WRITTEN INSTRUCTION:
Determine how many lines contain the string "joints". Respond with that number and nothing more.

PROVIDED DATA:
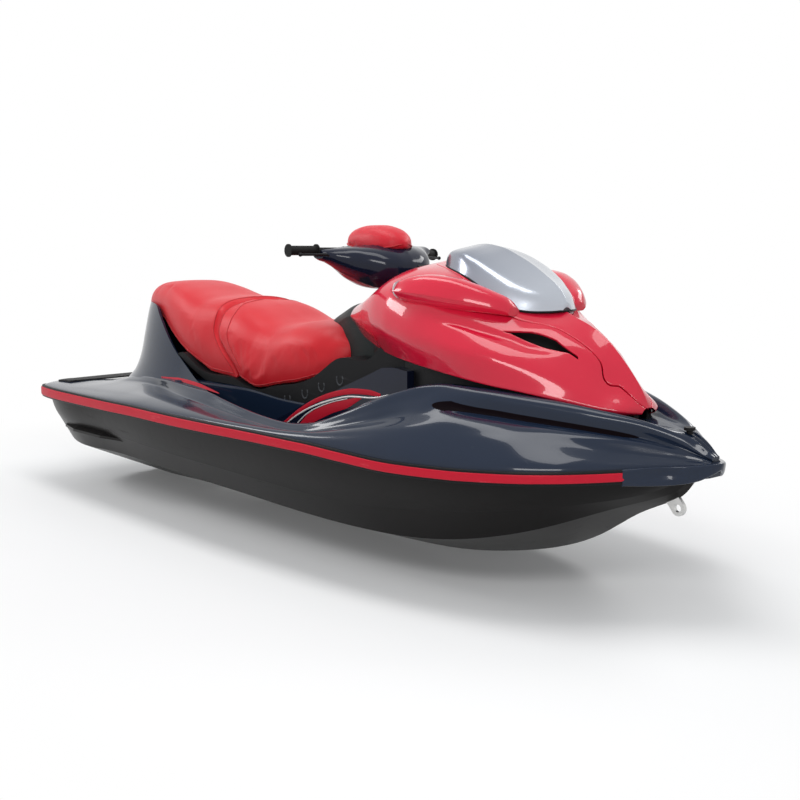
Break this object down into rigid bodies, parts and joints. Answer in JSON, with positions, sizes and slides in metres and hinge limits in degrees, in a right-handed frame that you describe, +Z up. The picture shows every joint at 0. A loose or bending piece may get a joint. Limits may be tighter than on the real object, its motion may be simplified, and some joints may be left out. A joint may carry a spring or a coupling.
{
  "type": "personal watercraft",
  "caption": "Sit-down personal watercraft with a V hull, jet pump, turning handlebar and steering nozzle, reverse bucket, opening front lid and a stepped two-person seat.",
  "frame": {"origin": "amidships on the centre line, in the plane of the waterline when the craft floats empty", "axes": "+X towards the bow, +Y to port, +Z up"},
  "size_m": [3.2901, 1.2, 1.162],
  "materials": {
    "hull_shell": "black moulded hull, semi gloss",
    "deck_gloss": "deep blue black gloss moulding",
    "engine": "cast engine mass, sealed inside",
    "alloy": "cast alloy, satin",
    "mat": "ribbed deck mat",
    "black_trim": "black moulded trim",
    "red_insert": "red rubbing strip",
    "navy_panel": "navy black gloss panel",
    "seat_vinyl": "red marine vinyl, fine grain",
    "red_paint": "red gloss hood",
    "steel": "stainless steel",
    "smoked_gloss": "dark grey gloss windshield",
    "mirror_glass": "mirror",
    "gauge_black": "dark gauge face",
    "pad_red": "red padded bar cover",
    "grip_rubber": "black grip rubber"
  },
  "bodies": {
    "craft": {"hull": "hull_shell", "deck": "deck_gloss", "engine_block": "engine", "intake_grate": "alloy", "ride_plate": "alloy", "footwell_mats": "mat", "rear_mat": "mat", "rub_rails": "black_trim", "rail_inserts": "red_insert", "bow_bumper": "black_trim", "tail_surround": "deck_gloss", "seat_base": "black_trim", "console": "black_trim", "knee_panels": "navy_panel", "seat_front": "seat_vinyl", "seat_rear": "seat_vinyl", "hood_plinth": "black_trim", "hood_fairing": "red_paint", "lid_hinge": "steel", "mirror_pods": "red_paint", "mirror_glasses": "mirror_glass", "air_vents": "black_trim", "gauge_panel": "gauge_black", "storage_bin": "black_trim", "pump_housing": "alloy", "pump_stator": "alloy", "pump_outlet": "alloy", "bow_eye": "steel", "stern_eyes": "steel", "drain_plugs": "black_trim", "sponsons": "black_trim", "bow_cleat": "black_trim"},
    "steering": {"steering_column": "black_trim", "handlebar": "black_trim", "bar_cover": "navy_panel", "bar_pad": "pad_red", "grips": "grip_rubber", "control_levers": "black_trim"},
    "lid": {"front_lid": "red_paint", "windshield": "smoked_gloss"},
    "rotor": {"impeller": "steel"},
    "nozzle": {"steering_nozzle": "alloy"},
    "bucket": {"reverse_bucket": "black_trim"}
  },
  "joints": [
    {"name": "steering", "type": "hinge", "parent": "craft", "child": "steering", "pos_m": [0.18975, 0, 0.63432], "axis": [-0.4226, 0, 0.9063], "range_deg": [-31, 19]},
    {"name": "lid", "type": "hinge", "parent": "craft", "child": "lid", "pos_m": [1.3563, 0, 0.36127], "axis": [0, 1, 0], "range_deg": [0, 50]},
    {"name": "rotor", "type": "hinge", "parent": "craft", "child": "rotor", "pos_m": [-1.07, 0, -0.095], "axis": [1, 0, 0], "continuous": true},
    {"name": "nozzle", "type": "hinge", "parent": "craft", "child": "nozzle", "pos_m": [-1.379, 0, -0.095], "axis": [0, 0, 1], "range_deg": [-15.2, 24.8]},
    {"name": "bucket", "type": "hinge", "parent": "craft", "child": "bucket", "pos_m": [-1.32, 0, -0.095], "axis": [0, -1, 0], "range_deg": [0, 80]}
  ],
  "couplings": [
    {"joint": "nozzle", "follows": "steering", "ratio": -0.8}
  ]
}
==
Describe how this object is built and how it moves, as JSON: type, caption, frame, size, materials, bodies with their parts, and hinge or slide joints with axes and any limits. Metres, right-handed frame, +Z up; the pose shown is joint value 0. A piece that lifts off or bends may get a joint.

FINAL RESULT:
3